Description
Indian Butter Pot Roast is a delicious fusion dish that combines the rich, savory flavors of a traditional beef roast with the creamy, aromatic spices of Indian butter chicken. This one-pot dish is loaded with vegetables, chickpeas, and a buttery curry tomato sauce, making it the perfect comfort food for family dinners or special occasions.
Ingredients
4 pounds beef chuck roast
3 tbsp vegetable oil
1 tbsp butter
2 cloves garlic, minced
1 jalapeño pepper, finely chopped (optional)
2 tsp ground cumin
2 tsp paprika
8 oz tomato sauce
2 cups beef broth
4 carrots, peeled and cut into 2-inch chunks
15 oz chickpeas, drained and rinsed
¾ cup peas (thawed if frozen)
1 cup heavy cream
Instructions
-
Season Beef: Rub the beef with salt and pepper to season.
-
Sear Beef: Heat vegetable oil in a large Dutch oven over medium-high heat. Add the beef and sear for 6-8 minutes per side until browned. Remove the beef and set it aside.
-
Create Flavor Base: Reduce the heat, add butter, garlic, and jalapeño to the pot, sautéing briefly. Stir in cumin and paprika until fragrant.
-
Add Liquids: Pour in the tomato sauce and beef broth, scraping up any browned bits from the bottom of the pot to incorporate the flavors.
-
Combine Ingredients: Add the carrots, chickpeas, and seared beef back into the pot. Stir to combine.
-
Slow Cook in Oven: Cover the Dutch oven with the lid and place it in a preheated 325°F (163°C) oven. Cook for 3 hours or until the beef is tender.
-
Finish with Cream and Peas: After 3 hours, stir in the peas and heavy cream.
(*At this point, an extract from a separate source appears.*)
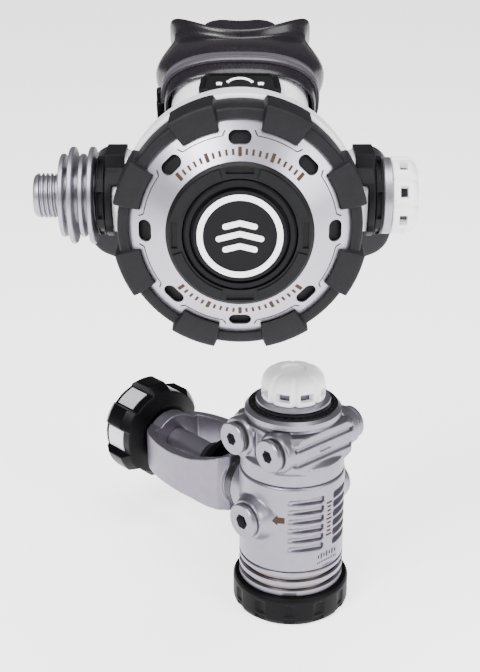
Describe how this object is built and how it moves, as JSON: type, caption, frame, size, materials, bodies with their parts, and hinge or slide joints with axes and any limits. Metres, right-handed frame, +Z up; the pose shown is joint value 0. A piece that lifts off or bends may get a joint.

Return the pot to the oven uncovered for an additional 30 minutes, allowing the sauce to thicken slightly.
-
Serve: Remove from the oven, slice the beef, and serve with the sauce and vegetables.
Notes
-
Add-ins: Feel free to add potatoes or bell peppers for extra flavor and texture.
-
Spicy Version: Add more jalapeños or a pinch of cayenne pepper for extra heat.
-
Vegetarian Option: Replace the beef with cauliflower or add extra chickpeas for a hearty vegetarian alternative.